Another common misread is treating color as the main decision. A good color match does nothing for a rough feed path. Weight, finish, and machine fit matter first.
Do not ignore the machine manual. Bobbin class and thread restrictions exist for a reason, and older machines show the consequences faster than newer ones.
Do not trust dusty or brittle leftover thread from a stash. Old thread snaps, frays, and sheds in ways that new thread does not.
Do not overfill the bobbin. A packed bobbin looks efficient and behaves badly.
The Practical Answer
For smooth maintenance sewing, the safest default is fine, low-lint polyester around 60wt to 80wt, approved for your machine’s bobbin system and wound evenly. Move thicker only when the stitch is meant to show or the project needs a different setup.

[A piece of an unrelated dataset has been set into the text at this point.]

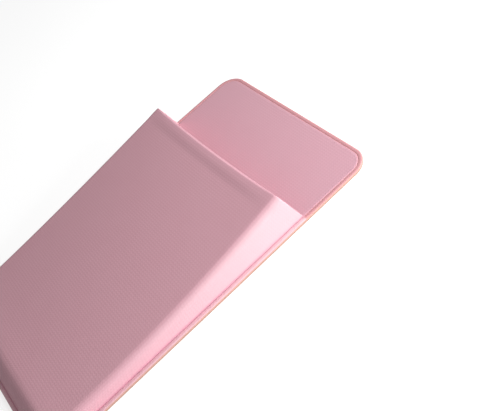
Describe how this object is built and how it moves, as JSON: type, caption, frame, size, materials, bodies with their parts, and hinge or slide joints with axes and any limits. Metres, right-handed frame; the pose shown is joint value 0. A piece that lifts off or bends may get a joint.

That choice keeps hems, repairs, and home fixes flatter, cleaner, and easier to live with. It also avoids the common mistake of using the bobbin to solve a problem that belongs in the needle thread, needle size, or stitch settings.
Frequently Asked Questions
Is bobbin thread the same as regular sewing thread?
No. Bobbin thread is usually finer and smoother so the lower thread path stays cleaner and less bulky. Regular all-purpose thread works for many repairs, but it leaves more residue and tension load in the bobbin area.
Should bobbin thread match the top thread exactly?
No. Match performance first and color second. Hidden seams work well with neutral or close colors, while visible seams need a deliberate match on purpose.
Is polyester better than cotton for bobbin thread?
Polyester wins for most maintenance sewing because it feeds smoothly and sheds less lint. Cotton fits cotton-heavy projects and natural-fiber work, but it adds more cleanup in the bobbin case.
What weight works best for everyday repairs?
Start around 60wt to 80wt. That range stays fine enough for smooth feeding and flat seams without turning every small repair into a tension adjustment project.
Why does my bobbin area get dirty so fast?
Fuzzy thread, linty fabric, overfilled bobbins, and dusty storage all add up fast. Clean the area and rewind the bobbin before changing every tension setting.